Whenever I go into someone else's sound environment--a mall, a restaurant, a home like I grew up in where the television set is always on--it's the first thing I notice. Because my life is not full of ambient sound. The only noise in my house, other than the sound of cats getting into trouble, is the music or TV I turn on when I actually want to listen to it. My workplace is not entirely silent, given how noise carries through its three-story atrium, but there is no continuous background music. When I am not working with people, or chatting with friends, I live, essentially, in silence.
I'm comfortable with that, up to a point. Silence is conducive to reading, to thinking, to writing. The sound of silence can be the sound of a mind at work.

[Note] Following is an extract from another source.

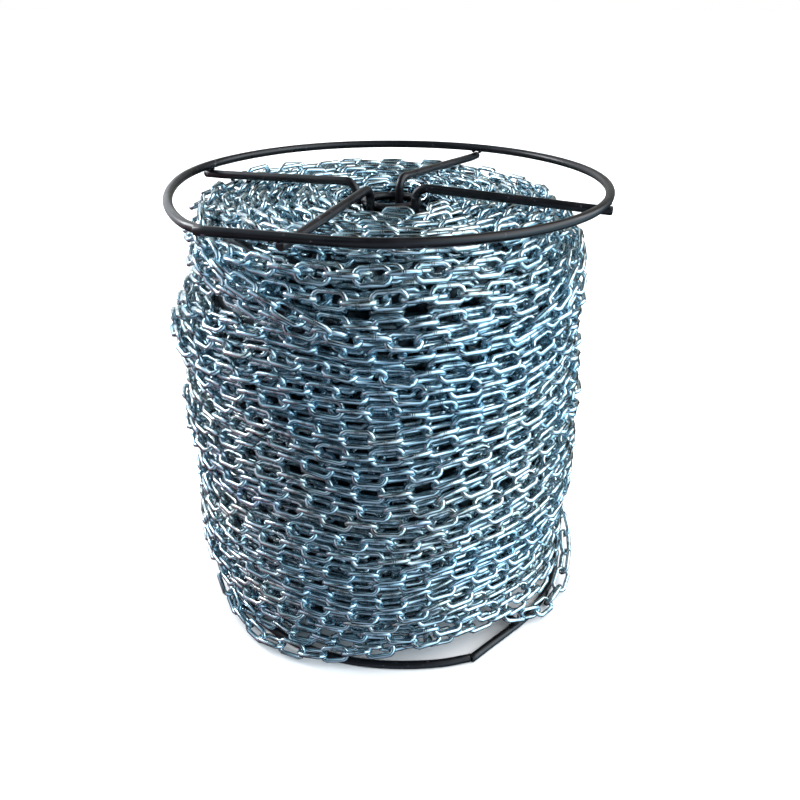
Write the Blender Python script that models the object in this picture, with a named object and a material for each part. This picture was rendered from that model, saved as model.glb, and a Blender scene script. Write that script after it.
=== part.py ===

But it's also the sound of separation, of isolation, of death. Silence is in some ways deeply inhuman. Deliberate silence from the people around you can be especially threatening--not for nothing do religions call their direst punishment ex-communication.
If our species absolutely requires noise, it may be because we need the comfort of our own kind. We need friendship, gossip, news. We need to bounce our minds off other people's ideas. The best noise of all--perhaps the noise we absolutely must have to survive--may be simple human conversation. As long as we've got THIS noise, we're fine.